## Start EXERCISE INPUTS
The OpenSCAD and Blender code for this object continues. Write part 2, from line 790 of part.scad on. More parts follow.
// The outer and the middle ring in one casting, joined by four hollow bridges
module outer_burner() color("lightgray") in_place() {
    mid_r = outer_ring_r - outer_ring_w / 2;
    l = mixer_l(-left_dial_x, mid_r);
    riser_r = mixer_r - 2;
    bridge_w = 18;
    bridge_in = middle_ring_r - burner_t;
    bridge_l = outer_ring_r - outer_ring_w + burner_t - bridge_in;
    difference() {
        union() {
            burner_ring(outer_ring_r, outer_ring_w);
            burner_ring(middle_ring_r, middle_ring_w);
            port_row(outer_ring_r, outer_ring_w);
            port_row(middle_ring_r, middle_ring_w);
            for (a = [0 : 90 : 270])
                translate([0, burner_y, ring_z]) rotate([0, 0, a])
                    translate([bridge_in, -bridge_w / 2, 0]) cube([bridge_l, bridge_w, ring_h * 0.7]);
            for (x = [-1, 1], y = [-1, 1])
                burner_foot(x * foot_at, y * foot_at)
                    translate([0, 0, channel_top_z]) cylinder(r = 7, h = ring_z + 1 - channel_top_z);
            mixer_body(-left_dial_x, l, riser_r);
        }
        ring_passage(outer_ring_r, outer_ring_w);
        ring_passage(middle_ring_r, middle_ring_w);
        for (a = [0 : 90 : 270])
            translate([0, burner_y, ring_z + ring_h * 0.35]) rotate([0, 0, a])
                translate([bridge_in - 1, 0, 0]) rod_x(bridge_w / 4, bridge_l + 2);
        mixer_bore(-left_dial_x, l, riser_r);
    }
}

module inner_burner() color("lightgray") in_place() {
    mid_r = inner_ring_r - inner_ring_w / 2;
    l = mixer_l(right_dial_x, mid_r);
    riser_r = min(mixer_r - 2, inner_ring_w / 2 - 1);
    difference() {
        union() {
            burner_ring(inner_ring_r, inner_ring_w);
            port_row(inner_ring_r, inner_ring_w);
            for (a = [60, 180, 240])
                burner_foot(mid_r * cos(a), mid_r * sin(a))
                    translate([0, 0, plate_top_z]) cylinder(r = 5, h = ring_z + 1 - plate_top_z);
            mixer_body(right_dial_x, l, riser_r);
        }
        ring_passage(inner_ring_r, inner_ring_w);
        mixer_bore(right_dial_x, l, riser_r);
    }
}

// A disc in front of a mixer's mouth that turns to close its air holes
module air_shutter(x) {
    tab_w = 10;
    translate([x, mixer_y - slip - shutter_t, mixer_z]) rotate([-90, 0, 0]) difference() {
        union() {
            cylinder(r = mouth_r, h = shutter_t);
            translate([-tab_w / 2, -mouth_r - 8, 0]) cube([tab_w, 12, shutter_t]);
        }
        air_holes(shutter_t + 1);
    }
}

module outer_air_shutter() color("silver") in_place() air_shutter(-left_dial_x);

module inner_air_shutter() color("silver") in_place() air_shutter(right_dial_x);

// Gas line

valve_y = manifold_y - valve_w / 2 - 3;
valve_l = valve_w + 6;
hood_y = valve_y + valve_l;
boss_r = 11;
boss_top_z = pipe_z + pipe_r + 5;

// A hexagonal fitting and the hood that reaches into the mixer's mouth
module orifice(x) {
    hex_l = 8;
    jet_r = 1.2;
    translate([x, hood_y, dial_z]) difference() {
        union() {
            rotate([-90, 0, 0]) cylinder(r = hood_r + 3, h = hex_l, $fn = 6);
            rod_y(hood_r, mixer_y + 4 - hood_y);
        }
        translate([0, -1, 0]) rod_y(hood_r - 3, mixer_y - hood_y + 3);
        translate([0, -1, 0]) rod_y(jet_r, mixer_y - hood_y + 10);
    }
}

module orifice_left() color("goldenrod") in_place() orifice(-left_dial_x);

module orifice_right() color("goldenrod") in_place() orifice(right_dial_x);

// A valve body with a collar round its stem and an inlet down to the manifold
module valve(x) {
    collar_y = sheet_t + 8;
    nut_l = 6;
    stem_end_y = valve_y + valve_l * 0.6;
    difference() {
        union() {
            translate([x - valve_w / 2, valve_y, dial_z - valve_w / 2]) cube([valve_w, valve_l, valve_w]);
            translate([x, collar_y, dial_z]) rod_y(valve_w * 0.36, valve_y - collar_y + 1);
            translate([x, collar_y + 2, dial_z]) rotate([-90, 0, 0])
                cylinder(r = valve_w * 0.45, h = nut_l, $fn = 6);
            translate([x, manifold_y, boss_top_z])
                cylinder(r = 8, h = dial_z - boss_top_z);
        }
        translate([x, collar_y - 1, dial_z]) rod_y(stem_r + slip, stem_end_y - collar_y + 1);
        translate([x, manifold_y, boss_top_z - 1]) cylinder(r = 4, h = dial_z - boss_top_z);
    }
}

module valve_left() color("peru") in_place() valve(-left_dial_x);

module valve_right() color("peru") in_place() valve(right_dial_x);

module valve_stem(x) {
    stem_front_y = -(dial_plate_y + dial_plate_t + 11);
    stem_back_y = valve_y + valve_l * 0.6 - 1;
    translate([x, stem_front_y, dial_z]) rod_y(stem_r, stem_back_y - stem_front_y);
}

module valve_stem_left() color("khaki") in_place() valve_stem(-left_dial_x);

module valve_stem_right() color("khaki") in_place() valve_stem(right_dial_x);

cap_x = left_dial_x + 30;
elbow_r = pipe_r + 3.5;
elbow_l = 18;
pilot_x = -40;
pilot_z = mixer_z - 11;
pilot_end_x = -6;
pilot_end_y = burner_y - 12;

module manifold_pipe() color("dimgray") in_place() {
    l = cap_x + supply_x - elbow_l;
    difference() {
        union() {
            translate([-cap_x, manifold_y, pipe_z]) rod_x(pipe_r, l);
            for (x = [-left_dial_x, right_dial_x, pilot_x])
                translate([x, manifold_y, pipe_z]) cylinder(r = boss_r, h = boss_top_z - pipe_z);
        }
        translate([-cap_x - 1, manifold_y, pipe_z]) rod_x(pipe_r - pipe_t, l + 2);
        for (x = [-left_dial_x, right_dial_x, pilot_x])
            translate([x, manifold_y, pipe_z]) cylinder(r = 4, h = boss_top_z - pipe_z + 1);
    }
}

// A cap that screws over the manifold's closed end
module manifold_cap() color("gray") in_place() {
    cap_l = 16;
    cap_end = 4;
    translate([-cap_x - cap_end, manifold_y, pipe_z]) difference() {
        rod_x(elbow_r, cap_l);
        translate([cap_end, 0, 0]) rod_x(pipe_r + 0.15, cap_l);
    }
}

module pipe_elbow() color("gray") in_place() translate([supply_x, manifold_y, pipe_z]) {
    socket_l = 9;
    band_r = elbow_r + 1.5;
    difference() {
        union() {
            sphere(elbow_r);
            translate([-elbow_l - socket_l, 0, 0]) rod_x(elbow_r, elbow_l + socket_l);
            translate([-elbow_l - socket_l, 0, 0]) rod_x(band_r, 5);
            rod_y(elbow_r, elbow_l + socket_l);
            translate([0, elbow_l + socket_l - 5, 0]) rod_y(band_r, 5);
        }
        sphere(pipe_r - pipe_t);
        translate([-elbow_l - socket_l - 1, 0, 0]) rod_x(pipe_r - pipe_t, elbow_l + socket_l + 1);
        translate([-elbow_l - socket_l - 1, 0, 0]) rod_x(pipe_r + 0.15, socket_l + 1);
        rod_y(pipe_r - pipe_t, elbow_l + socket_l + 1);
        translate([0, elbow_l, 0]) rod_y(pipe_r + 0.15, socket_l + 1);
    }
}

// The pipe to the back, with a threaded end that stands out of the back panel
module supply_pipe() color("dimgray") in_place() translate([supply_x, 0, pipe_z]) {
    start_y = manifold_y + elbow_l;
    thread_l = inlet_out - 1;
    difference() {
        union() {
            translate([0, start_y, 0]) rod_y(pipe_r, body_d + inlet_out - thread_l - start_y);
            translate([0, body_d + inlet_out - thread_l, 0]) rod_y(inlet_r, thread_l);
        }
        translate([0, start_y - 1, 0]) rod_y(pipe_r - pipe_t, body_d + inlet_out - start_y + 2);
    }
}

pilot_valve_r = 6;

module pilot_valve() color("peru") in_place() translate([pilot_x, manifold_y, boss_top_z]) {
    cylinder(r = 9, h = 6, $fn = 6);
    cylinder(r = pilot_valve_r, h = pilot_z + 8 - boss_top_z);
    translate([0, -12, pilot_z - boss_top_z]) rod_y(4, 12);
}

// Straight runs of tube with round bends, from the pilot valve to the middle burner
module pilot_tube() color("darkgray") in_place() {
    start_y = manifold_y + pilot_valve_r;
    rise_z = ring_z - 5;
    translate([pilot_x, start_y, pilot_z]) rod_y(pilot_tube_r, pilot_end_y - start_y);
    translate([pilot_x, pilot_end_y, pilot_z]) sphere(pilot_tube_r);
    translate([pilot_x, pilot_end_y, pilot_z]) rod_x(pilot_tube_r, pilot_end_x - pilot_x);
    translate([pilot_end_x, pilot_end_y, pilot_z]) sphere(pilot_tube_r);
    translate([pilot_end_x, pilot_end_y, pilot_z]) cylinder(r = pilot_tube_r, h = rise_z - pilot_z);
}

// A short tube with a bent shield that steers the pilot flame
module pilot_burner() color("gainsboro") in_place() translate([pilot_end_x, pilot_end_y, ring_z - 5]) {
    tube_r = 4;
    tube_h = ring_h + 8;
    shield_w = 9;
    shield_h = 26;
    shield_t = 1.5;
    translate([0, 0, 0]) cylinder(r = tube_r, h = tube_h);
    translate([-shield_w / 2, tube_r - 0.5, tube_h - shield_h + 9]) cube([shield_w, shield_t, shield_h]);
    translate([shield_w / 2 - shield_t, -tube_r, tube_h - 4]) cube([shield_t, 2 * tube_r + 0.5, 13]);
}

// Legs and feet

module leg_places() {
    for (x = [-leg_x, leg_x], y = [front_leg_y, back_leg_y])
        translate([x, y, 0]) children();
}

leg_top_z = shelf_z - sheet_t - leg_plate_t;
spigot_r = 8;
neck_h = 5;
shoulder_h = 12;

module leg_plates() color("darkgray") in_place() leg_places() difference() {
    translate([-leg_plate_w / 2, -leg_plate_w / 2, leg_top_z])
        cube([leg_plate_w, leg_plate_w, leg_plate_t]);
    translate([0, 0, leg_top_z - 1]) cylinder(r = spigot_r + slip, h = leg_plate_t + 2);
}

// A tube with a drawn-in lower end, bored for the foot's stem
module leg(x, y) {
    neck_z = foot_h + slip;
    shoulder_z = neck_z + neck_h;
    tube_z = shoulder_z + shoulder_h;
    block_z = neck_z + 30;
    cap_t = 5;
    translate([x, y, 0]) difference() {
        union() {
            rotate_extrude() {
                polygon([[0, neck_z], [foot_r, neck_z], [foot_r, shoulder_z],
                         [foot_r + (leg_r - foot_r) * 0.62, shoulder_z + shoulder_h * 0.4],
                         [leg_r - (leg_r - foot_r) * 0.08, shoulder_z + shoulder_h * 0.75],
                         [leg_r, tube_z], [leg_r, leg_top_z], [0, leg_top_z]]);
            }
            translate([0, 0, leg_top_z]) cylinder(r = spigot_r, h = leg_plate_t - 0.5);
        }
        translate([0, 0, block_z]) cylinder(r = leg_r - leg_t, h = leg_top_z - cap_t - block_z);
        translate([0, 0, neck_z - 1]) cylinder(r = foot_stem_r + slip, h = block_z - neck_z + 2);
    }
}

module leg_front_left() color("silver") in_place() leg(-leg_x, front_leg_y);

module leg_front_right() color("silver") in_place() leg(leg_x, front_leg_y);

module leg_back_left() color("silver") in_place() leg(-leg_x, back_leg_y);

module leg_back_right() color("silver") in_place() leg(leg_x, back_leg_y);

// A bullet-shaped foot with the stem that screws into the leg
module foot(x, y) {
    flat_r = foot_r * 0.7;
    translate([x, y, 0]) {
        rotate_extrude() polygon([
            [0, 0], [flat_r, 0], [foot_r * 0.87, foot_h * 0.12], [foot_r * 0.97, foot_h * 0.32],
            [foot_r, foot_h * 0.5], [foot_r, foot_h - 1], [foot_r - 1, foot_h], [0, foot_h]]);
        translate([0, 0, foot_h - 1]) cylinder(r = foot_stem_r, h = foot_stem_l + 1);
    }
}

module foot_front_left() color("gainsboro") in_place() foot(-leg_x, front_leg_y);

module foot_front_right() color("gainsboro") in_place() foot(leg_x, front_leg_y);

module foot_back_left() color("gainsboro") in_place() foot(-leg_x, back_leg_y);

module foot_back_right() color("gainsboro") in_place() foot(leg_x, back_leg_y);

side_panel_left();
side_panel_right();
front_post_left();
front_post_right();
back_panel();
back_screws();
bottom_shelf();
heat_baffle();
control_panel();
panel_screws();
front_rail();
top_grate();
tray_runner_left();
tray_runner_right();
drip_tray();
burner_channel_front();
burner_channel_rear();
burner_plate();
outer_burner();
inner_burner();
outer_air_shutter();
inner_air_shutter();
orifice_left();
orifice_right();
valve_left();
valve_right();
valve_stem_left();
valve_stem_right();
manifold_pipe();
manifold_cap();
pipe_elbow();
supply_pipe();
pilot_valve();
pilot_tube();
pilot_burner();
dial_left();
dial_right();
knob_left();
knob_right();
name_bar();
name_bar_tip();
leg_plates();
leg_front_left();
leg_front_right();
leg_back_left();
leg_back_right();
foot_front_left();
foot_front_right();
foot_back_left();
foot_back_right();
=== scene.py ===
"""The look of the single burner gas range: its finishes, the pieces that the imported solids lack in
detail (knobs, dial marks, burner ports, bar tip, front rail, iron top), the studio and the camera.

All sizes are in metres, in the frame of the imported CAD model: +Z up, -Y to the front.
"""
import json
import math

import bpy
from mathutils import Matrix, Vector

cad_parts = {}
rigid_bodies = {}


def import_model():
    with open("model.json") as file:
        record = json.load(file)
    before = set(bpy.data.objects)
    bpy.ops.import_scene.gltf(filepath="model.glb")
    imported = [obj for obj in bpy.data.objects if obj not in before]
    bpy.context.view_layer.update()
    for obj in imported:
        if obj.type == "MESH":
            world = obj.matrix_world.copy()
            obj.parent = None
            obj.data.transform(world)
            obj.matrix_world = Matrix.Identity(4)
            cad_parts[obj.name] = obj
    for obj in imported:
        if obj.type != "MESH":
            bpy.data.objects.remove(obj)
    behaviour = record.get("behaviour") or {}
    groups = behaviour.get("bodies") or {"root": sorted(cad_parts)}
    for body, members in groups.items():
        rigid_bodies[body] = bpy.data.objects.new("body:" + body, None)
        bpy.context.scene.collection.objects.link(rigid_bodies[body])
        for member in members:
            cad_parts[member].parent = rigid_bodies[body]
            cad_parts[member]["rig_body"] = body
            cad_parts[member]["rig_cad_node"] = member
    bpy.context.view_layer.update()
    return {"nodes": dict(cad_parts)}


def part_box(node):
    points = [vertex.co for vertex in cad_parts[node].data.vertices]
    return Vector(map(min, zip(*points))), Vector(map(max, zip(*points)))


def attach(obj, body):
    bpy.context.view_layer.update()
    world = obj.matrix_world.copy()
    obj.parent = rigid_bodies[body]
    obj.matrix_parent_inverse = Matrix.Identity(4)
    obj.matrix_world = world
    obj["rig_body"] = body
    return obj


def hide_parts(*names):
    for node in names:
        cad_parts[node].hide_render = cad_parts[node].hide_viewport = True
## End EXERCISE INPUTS
## Start EXERCISE INPUTS
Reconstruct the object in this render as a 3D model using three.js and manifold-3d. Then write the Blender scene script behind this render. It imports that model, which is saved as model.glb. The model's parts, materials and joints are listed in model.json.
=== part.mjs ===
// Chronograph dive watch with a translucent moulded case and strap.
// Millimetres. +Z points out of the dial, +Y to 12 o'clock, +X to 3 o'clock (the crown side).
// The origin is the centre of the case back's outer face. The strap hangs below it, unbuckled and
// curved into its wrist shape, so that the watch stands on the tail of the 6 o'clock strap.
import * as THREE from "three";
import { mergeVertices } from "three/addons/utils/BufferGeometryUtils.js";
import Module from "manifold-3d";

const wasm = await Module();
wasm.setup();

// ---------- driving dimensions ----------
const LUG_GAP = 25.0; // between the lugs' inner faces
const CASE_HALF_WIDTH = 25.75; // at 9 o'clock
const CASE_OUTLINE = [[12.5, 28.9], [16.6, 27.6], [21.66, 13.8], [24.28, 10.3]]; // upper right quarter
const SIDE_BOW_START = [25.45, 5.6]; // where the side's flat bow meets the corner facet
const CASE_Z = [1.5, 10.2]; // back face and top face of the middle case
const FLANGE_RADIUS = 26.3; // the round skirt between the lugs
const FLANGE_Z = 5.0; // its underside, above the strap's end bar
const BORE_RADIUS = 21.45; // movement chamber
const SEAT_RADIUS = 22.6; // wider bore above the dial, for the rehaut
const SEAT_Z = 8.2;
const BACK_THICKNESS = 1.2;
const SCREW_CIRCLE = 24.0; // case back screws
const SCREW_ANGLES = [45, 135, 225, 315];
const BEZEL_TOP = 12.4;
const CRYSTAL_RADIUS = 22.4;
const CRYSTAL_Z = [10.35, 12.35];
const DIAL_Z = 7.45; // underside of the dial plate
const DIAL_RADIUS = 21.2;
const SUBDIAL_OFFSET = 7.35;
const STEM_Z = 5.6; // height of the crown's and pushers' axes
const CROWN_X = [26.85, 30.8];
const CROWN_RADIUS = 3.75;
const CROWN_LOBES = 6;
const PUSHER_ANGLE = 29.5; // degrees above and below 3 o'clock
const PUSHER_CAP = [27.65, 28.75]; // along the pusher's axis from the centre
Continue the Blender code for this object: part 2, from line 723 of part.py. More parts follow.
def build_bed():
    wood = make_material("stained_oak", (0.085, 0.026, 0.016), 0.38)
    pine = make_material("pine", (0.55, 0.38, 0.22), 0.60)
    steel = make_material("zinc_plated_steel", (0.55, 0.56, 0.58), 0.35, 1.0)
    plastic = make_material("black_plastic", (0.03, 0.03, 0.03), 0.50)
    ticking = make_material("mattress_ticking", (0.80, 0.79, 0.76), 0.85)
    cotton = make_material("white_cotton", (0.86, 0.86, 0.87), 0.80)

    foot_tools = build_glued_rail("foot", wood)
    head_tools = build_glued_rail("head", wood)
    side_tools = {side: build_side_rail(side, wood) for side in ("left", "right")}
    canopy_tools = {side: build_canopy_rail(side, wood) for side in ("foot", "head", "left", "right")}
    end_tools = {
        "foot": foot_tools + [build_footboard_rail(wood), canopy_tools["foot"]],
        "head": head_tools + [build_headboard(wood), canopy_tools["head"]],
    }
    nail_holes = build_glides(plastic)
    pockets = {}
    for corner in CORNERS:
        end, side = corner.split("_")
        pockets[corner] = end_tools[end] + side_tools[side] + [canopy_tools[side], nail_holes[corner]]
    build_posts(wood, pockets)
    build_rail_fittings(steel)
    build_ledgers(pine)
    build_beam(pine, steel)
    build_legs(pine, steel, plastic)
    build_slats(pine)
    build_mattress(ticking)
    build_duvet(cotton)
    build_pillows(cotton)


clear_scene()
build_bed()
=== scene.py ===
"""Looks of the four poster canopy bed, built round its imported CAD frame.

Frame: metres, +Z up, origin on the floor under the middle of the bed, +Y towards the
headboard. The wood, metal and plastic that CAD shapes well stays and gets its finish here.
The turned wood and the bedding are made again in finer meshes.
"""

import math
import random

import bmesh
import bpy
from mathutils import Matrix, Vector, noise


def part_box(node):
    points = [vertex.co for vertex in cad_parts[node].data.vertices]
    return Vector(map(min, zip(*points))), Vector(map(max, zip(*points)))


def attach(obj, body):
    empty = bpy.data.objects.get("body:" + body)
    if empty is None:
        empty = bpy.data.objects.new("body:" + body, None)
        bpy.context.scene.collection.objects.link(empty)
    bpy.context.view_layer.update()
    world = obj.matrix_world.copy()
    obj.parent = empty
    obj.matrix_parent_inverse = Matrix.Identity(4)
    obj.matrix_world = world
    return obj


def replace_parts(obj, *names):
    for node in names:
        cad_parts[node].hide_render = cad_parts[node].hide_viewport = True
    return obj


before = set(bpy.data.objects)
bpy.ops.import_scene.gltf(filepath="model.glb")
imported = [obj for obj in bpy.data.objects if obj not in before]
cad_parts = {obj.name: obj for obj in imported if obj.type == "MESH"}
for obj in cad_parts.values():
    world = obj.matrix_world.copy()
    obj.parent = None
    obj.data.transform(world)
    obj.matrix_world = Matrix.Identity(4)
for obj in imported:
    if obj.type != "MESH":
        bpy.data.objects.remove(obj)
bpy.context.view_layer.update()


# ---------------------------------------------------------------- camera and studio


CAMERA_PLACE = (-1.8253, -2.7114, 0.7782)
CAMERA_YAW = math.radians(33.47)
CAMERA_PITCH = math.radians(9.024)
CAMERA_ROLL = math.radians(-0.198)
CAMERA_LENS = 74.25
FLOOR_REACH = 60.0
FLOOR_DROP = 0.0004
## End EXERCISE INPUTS
**EXERCISE DETAILS**
Copy out exactly the lines running from the one with "in_place() foot(leg_x, back_leg_y);" to the one with "bpy.context.scene.collection.objects.link(rigid_bodies[body])", including both ends, and nothing more.

**FINISHED ANSWER**
module foot_back_right() color("gainsboro") in_place() foot(leg_x, back_leg_y);

side_panel_left();
side_panel_right();
front_post_left();
front_post_right();
back_panel();
back_screws();
bottom_shelf();
heat_baffle();
control_panel();
panel_screws();
front_rail();
top_grate();
tray_runner_left();
tray_runner_right();
drip_tray();
burner_channel_front();
burner_channel_rear();
burner_plate();
outer_burner();
inner_burner();
outer_air_shutter();
inner_air_shutter();
orifice_left();
orifice_right();
valve_left();
valve_right();
valve_stem_left();
valve_stem_right();
manifold_pipe();
manifold_cap();
pipe_elbow();
supply_pipe();
pilot_valve();
pilot_tube();
pilot_burner();
dial_left();
dial_right();
knob_left();
knob_right();
name_bar();
name_bar_tip();
leg_plates();
leg_front_left();
leg_front_right();
leg_back_left();
leg_back_right();
foot_front_left();
foot_front_right();
foot_back_left();
foot_back_right();
=== scene.py ===
"""The look of the single burner gas range: its finishes, the pieces that the imported solids lack in
detail (knobs, dial marks, burner ports, bar tip, front rail, iron top), the studio and the camera.

All sizes are in metres, in the frame of the imported CAD model: +Z up, -Y to the front.
"""
import json
import math

import bpy
from mathutils import Matrix, Vector

cad_parts = {}
rigid_bodies = {}


def import_model():
    with open("model.json") as file:
        record = json.load(file)
    before = set(bpy.data.objects)
    bpy.ops.import_scene.gltf(filepath="model.glb")
    imported = [obj for obj in bpy.data.objects if obj not in before]
    bpy.context.view_layer.update()
    for obj in imported:
        if obj.type == "MESH":
            world = obj.matrix_world.copy()
            obj.parent = None
            obj.data.transform(world)
            obj.matrix_world = Matrix.Identity(4)
            cad_parts[obj.name] = obj
    for obj in imported:
        if obj.type != "MESH":
            bpy.data.objects.remove(obj)
    behaviour = record.get("behaviour") or {}
    groups = behaviour.get("bodies") or {"root": sorted(cad_parts)}
    for body, members in groups.items():
        rigid_bodies[body] = bpy.data.objects.new("body:" + body, None)
        bpy.context.scene.collection.objects.link(rigid_bodies[body])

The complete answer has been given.